An Update on Apple M1/M2 GPU Drivers

Driver work & technical challenges

  • Many commenters praise the GPU reverse‑engineering effort as extraordinarily complex, bordering on “magic,” and highlight how inscrutable driver and GPU math code can be, even for experienced developers.
  • There is admiration for the sustained focus on M1/M2 support instead of chasing only the newest chips.
  • Some are astonished how much “missing” hardware functionality is re‑implemented in software or via emulation, yet note that much of it targets legacy API features.

Apple GPU architecture (M1–M4)

  • M3 is described as a substantial architectural shift: dynamic caching (register file as cache), mesh shaders, ray‑tracing units, and different memory/register handling.
  • This likely requires significantly different drivers from M1/M2, though exact compatibility impacts remain unclear.
  • End‑user performance gains on newer chips are perceived as modest in raw GPU grunt, more incremental clocks than massive core changes.

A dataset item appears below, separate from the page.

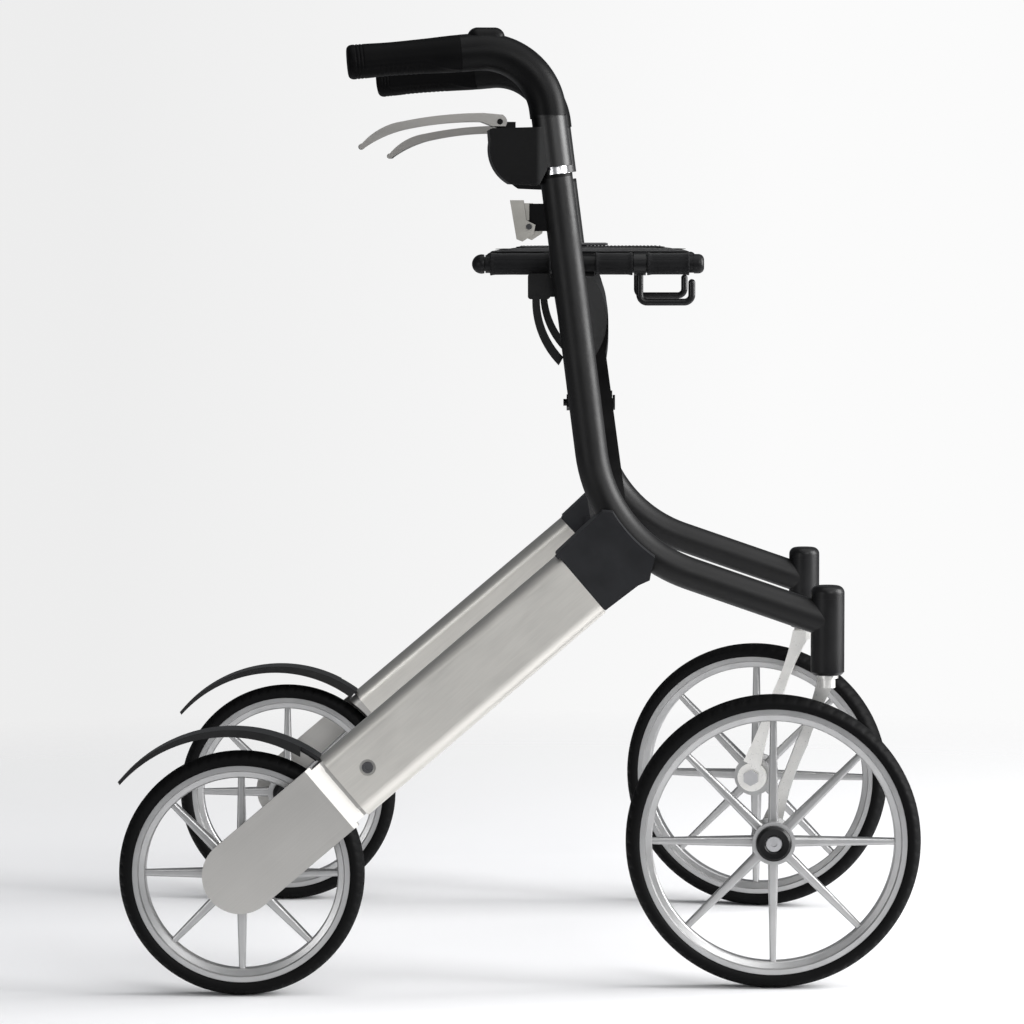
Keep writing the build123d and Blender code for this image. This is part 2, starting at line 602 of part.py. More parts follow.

Legacy features, tessellation & mesh/geometry shaders

  • Geometry shaders are widely portrayed as a design mistake: hard to implement efficiently, rarely useful, often slower than older techniques.
  • Mesh shaders, by contrast, are viewed as genuinely valuable but very hard to support, especially on mobile hardware.
  • Some discuss a large, difficult tessellation implementation ported into shader code, emphasizing how mathematically dense and under‑documented such components can be.

Ray tracing: gimmick or future standard?

  • Strong split:
    • Pro‑RT side: sees path tracing as the physically correct “gold standard” that can eventually simplify pipelines, reduce artist workload, and unify lighting; RT today is seen as early but inevitable.
    • Skeptical side: calls RT a marketing‑driven gimmick on current hardware, especially mobile‑class GPUs; notes huge performance costs, reliance on upscaling, and that many games show marginal visual gains.
  • Several argue it’s transformative only when games are designed for RT from the start; retrofits often look worse or barely better.

Rust, testing & CI constraints

  • The Linux GPU driver for Apple silicon is being written in Rust, with substantial effort going into safe abstractions over C DRM code.
  • There is discussion of tests: conformance suites for OpenGL/Vulkan exist and are run, but continuous integration is hampered by lack of affordable/hostable M3 hardware (e.g., Mac mini).

LWN subscriber links & ethics

  • Consensus: LWN’s “subscriber links” are explicitly meant to be shared; the paywall expires after a delay.
  • Sharing them on forums is seen as acceptable and even beneficial advertising, though overuse could threaten funding.

Gaming, Proton & Mac/ARM

  • Several discuss the possibility of Proton‑like layers on macOS or Linux-on-Mac, and ARM‑capable Proton builds.
  • Apple’s Game Porting Toolkit and DirectX‑to‑Metal translation are noted, but some see third‑party solutions (e.g., Vulkan drivers on Asahi, Wine‑based tools) as more user‑friendly.
  • There’s debate over whether Apple should natively support Vulkan; some think Apple’s refusal is purely strategic, not technical.

Openness, Apple’s ecosystem & device longevity

  • Multiple commenters criticize Apple’s closed hardware, non‑standard page sizes, and incomplete disclosure, arguing it imposes unnecessary burdens on open‑source developers and complicates Linux support.
  • Others reply that Apple optimizes purely for its own stack (Metal, macOS) and mainstream users, not for third‑party OSes; the hardware’s quality is precisely why people want Linux on it.
  • Long‑term device use is a major theme: many report MacBooks and iPhones lasting 7–10+ years, though some counter with similarly long‑lived ThinkPads and argue that modern Macs are hard/expensive to repair and unfriendly to Linux.

Value of Asahi‑style efforts

  • Most see the project as inspiring and technically important, both for enabling Linux on powerful hardware and as a proof‑of‑concept for open drivers on closed GPUs.
  • A minority consider it “pissing in the wind,” given Apple’s incentives and ongoing architectural churn, but others reject the idea that the “community” should be centrally redirected; individuals should pursue what interests them.